Et voilà où nous revenons à l’objet de cette étude : la mainmise sur un poète exalté qui exalte la Prusse militaire. Il fallait à tout prix persuader aux plus vaillans que l’Etat prussien était leur espoir et leur protecteur naturel, ainsi que déjà il avait transformé le génie pacifique des Humboldt en un génie agissant. C’était inviter à la prison les muses qui, depuis Goethe, étaient venues visiter le pays.

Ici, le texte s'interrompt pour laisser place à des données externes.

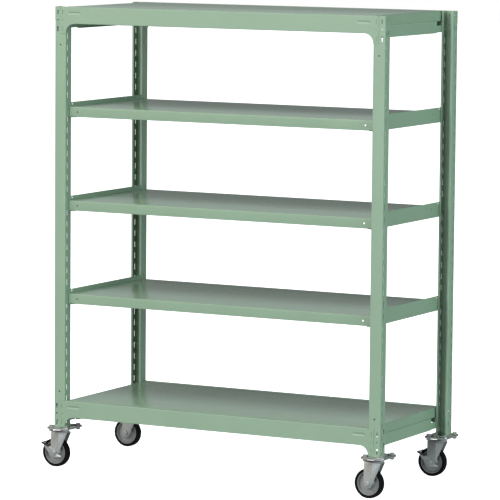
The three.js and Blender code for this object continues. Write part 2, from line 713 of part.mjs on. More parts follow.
const bracket = surface(bracketBody());
for (const [name, steps] of Object.entries(shelfSteps)) {
  const z = postFoot + shelfLevel(steps);
  addPart(frame, `bracket_${name}_left`, bracket, sagePaint(), -innerWebX, 0, z);
  addPart(frame, `bracket_${name}_right`, bracket, sagePaint(), innerWebX, 0, z, Math.PI);
  addPart(frame, `board_${name}`, board, shelfPaint(), 0, 0, z);
}

const adapter = surface(adapterBody());
const casterPlate = surface(casterPlateBody());
const kingpin = surface(kingpinBody());
const fork = surface(forkBody());
const rim = surface(rimBody());
const tyre = surface(tyreBody());
const lever = surface(brakeLeverBody());
for (const { name, x, y, turn, brake } of corners) {
  addPart(frame, `adapter_${name}`, adapter, darkSteel(), x * postX, y * casterY, postFoot, turn);
  addPart(frame, `castor_plate_${name}`, casterPlate, zincPlate(), x * postX, y * casterY);
  addPart(frame, `kingpin_${name}`, kingpin, zincPlate(), x * postX, y * casterY);
  const swivel = new THREE.Group();
  swivel.name = `swivel_${name}`;
  swivel.position.set(x * postX, y * casterY, 0);
  shelving.add(swivel);
  addPart(swivel, `fork_${name}`, fork, zincPlate());
  addPart(swivel, `axle_${name}`, surface(axleBody(!brake)), zincPlate(), -trail, 0, wheelRadius);
  addPart(swivel, `rim_${name}`, rim, zincPlate(), -trail, 0, wheelRadius);
  addPart(swivel, `tyre_${name}`, tyre, blackRubber(), -trail, 0, wheelRadius);
  if (brake) addPart(swivel, `brake_lever_${name}`, lever, darkSteel(), -trail, 0, wheelRadius);
}

// The castors all trail towards -x, so the outline's middle lies beside the middle of the posts
const middle = new THREE.Box3().setFromObject(shelving).getCenter(new THREE.Vector3());
shelving.position.x = -middle.x;

export default shelving;
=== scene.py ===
"""Mobile shelving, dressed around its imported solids: folded painted steel, zinc-plated castors, rubber."""
import math

import bmesh
import bpy
from bpy.props import FloatProperty, FloatVectorProperty, IntProperty, PointerProperty
from mathutils import Matrix, Vector


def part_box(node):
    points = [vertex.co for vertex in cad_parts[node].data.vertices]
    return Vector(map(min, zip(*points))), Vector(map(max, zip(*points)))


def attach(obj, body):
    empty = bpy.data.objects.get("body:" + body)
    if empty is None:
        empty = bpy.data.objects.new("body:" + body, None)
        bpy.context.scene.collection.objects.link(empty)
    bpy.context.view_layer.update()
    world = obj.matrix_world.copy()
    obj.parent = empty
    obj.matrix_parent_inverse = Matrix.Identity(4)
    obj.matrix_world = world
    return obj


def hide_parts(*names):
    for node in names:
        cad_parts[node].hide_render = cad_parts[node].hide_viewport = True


bl_info = {
    "name": "Mobile Shelving",
    "version": (1, 0, 0),
    "blender": (4, 5, 0),
    "location": "3D View > Sidebar > Shelving",
    "description": "Builds the folded steel, castors, fasteners and finishes of a mobile shelving unit",
    "category": "Object",
}

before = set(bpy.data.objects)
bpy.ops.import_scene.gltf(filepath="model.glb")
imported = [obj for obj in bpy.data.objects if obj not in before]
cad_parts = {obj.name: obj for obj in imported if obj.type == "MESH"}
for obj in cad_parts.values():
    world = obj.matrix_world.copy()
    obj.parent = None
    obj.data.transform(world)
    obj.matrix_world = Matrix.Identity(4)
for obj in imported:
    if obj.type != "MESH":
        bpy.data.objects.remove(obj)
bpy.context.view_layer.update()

CORNERS = ("front_left", "front_right", "rear_left", "rear_right")
BRAKED = ("front_left", "rear_right")
BOTH_WEBS_SLOTTED = ("front_left", "rear_right")
LEVELS = ("top", "upper", "middle", "lower", "bottom")
HOOKED_LEVELS = ("upper", "middle", "lower")
FRAMED_LEVELS = ("top", "bottom")


def box_middle(name):
    """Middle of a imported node's box, in metres."""
    low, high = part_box(name)
    return (low + high) / 2


def box_size(name):
    """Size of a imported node's box, in metres."""
    low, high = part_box(name)
    return high - low


MIDDLE_X = (box_middle("post_front_left").x + box_middle("post_front_right").x) / 2
FRAME_HALF_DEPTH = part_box("post_rear_left")[1].y
FRAME_HALF_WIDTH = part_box("post_front_right")[1].x - MIDDLE_X
POST_FACE, POST_WEB, POST_LENGTH = box_size("post_front_left")
POST_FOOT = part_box("post_front_left")[0].z
INNER_WEB = FRAME_HALF_WIDTH - POST_FACE
BOARD_HALF_WIDTH = box_size("board_top").x / 2
BOARD_HALF_DEPTH = box_size("board_top").y / 2
BOARD_HEIGHT = box_size("board_top").z
WHEEL_RADIUS = box_size("tyre_front_left").x / 2
TYRE_WIDTH = box_size("tyre_front_left").y
RIM_RADIUS = box_size("rim_front_left").x / 2
HUB_WIDTH = box_size("rim_front_left").y
PLATE_WIDTH, PLATE_DEPTH = box_size("adapter_front_left").xy
CASTOR_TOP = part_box("kingpin_front_left")[1].z
LEVEL_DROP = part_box("board_top")[1].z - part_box("board_bottom")[1].z


class ShelvingSizes(bpy.types.PropertyGroup):
    """Sizes of the sheet, the punched holes, the castors and the fasteners"""

    post_sheet: FloatProperty(
        name="Post sheet", description="Thickness of the post steel", default=0.002, unit="LENGTH")
    beam_sheet: FloatProperty(
        name="Beam sheet", description="Thickness of the beam steel", default=0.0016, unit="LENGTH")
    board_sheet: FloatProperty(
        name="Board sheet", description="Thickness of the board steel", default=0.0012, unit="LENGTH")
    bracket_sheet: FloatProperty(
        name="Bracket sheet", description="Thickness of brackets and side beams", default=0.002,
        unit="LENGTH")
    inside_bend: FloatProperty(
        name="Inside bend", description="Inside radius of the folds", default=0.0012, unit="LENGTH")
    slot_pitch: FloatProperty(
        name="Slot pitch", description="Distance from one post slot to the next", default=0.05,
        unit="LENGTH")
    slot_count: IntProperty(
        name="Slot count", description="Slots in one post web", default=36)
    slot_length: FloatProperty(
        name="Slot length", description="Height of a post slot", default=0.026, unit="LENGTH")
    slot_width: FloatProperty(
        name="Slot width", description="Width of a post slot", default=0.005, unit="LENGTH")
    slot_corner: FloatProperty(
        name="Slot corner", description="Corner radius of the punched slots", default=0.0018,
        unit="LENGTH")
    bead_width: FloatProperty(
        name="Bead width", description="Height of the groove pressed into a beam", default=0.0135,
        unit="LENGTH")
    bead_depth: FloatProperty(
        name="Bead depth", description="Depth of the groove pressed into a beam", default=0.0028,
        unit="LENGTH")
    bolt_pitch_x: FloatProperty(
        name="Bolt pitch along", description="Distance of the plate bolts along the shelves",
        default=0.076, unit="LENGTH")
    bolt_pitch_y: FloatProperty(
        name="Bolt pitch across", description="Distance of the plate bolts front to rear",
        default=0.098, unit="LENGTH")
    bolt_radius: FloatProperty(
        name="Bolt radius", description="Radius of a plate bolt's thread", default=0.005, unit="LENGTH")
    weld_radius: FloatProperty(
        name="Weld radius", description="Radius of a weld seam", default=0.0016, unit="LENGTH")
    weld_spacing: FloatProperty(
        name="Weld spacing", description="Distance between the ripples of a weld", default=0.0013,
        unit="LENGTH")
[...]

Le projet, fort noble en apparence, était de restaurer dans la nation un mot qu’on disait avoir été oublié par elle, et ce mot était : Honneur. Mais il ne devait s’appliquer et avoir une signification que par la docilité envers l’Etat prussien. Le reste ne devait plus exister. Un historien prussien, Treitschke, avec une conviction presque comique, écrit que « tout ce que ses compatriotes exprimaient dans la presse, dans les discours et dissertations, gagnait immédiatement une forme poétique, et ainsi était née la plus belle poésie politique dont aucun peuple pouvait se vanter ! »

Les conseillers de Frédéric-Guillaume III firent le siège de leur roi. Assez sceptique d’abord, il se laissa bientôt persuader que le sentiment lyrique « devait être étroitement noué à la cause publique et que la sécurité du trône reposait sur lui… »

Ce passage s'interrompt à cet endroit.